Raw data:
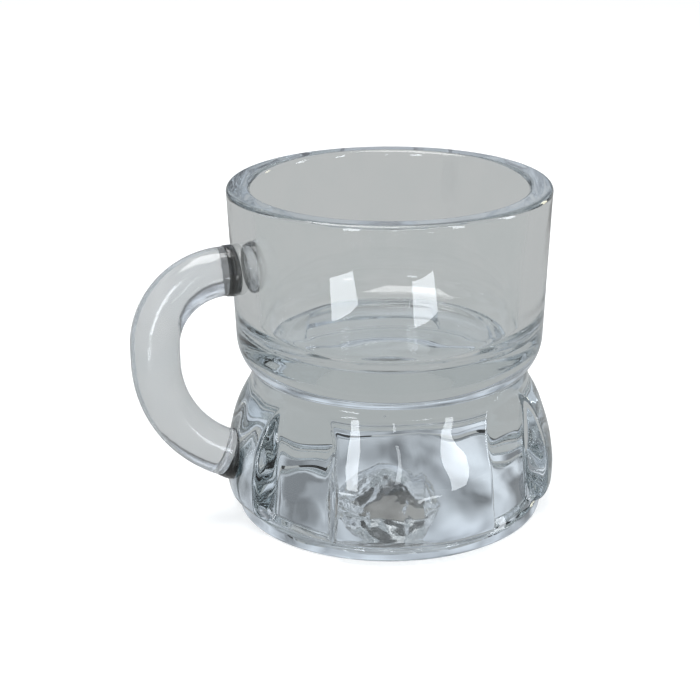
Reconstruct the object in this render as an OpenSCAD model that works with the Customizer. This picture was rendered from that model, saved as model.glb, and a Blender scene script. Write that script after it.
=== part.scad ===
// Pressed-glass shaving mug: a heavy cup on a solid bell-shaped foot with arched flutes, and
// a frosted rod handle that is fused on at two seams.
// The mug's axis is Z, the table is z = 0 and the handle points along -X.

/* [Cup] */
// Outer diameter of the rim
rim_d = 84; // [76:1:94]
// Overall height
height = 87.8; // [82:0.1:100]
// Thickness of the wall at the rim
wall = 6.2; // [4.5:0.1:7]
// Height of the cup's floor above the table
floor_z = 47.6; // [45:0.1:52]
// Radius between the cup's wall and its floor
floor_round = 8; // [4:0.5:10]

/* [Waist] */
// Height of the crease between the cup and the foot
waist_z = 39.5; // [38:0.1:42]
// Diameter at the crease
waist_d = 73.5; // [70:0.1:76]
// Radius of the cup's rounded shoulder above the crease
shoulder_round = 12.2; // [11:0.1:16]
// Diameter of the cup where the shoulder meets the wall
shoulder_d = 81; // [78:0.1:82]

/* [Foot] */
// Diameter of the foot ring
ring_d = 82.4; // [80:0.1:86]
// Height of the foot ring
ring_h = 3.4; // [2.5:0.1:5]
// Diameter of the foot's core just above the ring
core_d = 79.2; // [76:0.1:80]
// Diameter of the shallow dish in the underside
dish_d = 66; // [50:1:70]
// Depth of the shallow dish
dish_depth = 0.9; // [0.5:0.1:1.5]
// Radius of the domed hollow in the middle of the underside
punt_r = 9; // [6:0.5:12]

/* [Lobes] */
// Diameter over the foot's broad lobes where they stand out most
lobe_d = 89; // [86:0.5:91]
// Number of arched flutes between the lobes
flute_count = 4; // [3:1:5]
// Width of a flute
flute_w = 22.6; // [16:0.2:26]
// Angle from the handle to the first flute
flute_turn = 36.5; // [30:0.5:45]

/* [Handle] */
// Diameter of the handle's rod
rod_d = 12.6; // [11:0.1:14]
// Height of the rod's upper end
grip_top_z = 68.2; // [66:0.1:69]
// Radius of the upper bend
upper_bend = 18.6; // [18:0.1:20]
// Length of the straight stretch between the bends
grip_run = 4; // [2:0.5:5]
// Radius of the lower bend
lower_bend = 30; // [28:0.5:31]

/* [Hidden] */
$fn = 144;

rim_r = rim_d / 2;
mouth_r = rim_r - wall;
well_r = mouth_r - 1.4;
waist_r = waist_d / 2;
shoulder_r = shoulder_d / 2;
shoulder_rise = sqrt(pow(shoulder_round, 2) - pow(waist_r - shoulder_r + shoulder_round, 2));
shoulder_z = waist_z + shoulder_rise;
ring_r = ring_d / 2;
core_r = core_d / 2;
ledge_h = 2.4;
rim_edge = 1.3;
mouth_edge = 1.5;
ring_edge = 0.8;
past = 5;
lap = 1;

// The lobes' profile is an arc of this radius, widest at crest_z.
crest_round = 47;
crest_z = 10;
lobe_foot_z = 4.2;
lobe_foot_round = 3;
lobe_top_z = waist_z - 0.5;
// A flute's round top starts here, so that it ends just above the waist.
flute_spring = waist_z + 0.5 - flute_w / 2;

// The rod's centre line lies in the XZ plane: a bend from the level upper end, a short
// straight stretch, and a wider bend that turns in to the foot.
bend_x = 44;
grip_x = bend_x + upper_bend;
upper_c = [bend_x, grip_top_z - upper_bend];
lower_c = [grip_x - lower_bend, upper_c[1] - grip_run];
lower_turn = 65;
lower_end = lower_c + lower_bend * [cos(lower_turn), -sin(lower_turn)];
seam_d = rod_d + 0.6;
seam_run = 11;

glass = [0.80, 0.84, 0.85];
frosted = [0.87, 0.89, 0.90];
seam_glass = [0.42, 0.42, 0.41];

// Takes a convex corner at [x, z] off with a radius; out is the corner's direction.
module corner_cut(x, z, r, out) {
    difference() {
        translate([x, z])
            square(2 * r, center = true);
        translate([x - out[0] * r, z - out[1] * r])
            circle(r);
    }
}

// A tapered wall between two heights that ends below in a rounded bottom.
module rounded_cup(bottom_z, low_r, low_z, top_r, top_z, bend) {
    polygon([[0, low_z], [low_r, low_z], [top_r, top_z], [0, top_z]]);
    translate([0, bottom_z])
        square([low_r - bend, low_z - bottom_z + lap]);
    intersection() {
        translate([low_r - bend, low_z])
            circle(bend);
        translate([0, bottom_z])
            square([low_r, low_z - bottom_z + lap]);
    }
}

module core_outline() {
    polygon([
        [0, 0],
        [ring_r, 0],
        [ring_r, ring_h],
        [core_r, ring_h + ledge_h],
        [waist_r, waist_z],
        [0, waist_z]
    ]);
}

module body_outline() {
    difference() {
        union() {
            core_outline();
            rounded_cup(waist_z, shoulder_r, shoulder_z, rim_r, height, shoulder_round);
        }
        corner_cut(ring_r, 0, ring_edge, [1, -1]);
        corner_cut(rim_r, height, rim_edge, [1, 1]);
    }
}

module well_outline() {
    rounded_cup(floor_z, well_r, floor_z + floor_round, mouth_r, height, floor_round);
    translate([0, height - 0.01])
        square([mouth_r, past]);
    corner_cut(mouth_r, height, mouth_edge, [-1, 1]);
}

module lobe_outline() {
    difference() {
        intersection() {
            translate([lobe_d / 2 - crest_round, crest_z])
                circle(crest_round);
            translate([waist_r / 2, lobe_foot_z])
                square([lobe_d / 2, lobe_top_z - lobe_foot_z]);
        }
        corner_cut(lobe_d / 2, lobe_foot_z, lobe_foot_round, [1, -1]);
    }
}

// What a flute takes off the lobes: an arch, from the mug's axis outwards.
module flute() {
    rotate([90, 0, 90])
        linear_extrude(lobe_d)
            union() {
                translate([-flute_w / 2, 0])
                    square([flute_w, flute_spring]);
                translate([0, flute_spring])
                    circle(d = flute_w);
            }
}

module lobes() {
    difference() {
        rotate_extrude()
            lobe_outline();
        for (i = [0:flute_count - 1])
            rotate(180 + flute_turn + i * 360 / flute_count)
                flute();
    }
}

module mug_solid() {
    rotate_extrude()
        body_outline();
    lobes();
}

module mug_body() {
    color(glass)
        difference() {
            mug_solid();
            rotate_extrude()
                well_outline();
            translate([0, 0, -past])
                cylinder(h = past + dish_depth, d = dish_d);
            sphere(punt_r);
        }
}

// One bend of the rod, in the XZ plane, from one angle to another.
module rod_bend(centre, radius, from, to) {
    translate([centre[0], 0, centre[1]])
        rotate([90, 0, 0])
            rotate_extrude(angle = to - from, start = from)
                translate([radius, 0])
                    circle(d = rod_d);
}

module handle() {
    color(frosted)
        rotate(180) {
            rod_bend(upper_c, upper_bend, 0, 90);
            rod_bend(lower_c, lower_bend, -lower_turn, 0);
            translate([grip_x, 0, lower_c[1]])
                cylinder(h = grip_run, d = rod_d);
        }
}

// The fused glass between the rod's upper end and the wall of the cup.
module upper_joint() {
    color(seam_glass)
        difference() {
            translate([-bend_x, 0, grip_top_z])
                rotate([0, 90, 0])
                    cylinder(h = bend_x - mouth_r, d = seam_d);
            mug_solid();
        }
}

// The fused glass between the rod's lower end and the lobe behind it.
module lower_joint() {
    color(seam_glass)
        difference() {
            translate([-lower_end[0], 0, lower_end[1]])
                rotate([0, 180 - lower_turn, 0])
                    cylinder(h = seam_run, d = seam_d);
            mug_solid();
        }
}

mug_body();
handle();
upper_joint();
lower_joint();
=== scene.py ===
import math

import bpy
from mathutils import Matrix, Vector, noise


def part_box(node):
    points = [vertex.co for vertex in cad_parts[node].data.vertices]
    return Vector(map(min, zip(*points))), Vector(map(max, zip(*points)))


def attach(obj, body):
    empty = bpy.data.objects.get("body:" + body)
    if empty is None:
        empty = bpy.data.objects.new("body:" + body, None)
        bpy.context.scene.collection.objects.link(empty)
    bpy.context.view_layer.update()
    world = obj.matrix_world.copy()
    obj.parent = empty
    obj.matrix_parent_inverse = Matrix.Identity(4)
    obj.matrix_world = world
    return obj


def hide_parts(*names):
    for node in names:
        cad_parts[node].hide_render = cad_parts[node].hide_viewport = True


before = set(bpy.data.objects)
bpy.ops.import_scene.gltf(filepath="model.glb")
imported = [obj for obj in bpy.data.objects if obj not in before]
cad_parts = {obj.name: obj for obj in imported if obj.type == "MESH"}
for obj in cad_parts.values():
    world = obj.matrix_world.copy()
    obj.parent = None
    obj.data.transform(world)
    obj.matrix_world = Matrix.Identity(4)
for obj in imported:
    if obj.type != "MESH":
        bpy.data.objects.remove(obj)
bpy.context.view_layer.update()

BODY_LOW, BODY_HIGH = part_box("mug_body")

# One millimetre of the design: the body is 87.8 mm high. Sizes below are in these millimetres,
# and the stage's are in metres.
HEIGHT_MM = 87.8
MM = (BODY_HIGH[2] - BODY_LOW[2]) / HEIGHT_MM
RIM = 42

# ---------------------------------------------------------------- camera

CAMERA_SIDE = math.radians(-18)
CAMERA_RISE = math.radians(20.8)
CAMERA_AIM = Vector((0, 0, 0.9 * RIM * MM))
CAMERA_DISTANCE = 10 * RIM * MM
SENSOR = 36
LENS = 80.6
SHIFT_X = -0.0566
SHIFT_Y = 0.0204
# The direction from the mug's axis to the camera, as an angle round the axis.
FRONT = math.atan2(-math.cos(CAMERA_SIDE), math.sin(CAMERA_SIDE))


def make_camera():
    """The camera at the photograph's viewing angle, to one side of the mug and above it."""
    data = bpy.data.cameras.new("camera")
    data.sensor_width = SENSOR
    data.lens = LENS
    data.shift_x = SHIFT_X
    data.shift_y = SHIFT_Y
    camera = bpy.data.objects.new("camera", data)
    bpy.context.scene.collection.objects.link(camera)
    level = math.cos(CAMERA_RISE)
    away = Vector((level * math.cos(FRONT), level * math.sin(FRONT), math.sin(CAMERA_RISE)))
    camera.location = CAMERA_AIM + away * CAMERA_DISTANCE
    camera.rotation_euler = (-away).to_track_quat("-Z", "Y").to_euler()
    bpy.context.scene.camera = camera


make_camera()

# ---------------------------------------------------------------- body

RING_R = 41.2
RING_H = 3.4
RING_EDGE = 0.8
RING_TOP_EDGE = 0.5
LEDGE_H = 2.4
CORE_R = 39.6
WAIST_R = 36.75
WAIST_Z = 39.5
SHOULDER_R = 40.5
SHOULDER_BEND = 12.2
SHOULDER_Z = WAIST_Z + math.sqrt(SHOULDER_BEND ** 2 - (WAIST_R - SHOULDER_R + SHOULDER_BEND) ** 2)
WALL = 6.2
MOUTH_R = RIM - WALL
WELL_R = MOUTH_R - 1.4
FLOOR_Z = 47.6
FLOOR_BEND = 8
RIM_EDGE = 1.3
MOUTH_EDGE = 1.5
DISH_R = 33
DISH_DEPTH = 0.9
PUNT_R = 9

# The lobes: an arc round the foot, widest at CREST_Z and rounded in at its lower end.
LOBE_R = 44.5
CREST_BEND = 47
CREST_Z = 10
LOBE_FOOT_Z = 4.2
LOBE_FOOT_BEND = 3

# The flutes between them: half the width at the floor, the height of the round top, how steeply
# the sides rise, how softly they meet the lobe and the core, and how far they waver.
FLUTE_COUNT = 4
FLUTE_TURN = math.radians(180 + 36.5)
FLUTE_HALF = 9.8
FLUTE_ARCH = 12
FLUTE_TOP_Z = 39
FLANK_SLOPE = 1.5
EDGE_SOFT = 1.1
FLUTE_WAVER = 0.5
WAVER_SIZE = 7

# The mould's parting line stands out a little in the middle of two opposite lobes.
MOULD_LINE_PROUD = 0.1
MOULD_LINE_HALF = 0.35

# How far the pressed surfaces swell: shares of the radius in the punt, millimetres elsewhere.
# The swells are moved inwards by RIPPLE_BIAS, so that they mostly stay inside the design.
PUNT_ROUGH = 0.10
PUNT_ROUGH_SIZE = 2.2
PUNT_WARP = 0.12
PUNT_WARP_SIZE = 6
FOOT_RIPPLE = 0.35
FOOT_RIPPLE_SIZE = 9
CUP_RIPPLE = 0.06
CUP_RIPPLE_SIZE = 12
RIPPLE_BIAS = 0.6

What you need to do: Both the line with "of the cup." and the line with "obj.parent = empty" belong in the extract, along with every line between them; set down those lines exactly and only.

Solved exercise:
// The fused glass between the rod's upper end and the wall of the cup.
module upper_joint() {
    color(seam_glass)
        difference() {
            translate([-bend_x, 0, grip_top_z])
                rotate([0, 90, 0])
                    cylinder(h = bend_x - mouth_r, d = seam_d);
            mug_solid();
        }
}

// The fused glass between the rod's lower end and the lobe behind it.
module lower_joint() {
    color(seam_glass)
        difference() {
            translate([-lower_end[0], 0, lower_end[1]])
                rotate([0, 180 - lower_turn, 0])
                    cylinder(h = seam_run, d = seam_d);
            mug_solid();
        }
}

mug_body();
handle();
upper_joint();
lower_joint();
=== scene.py ===
import math

import bpy
from mathutils import Matrix, Vector, noise


def part_box(node):
    points = [vertex.co for vertex in cad_parts[node].data.vertices]
    return Vector(map(min, zip(*points))), Vector(map(max, zip(*points)))


def attach(obj, body):
    empty = bpy.data.objects.get("body:" + body)
    if empty is None:
        empty = bpy.data.objects.new("body:" + body, None)
        bpy.context.scene.collection.objects.link(empty)
    bpy.context.view_layer.update()
    world = obj.matrix_world.copy()
    obj.parent = empty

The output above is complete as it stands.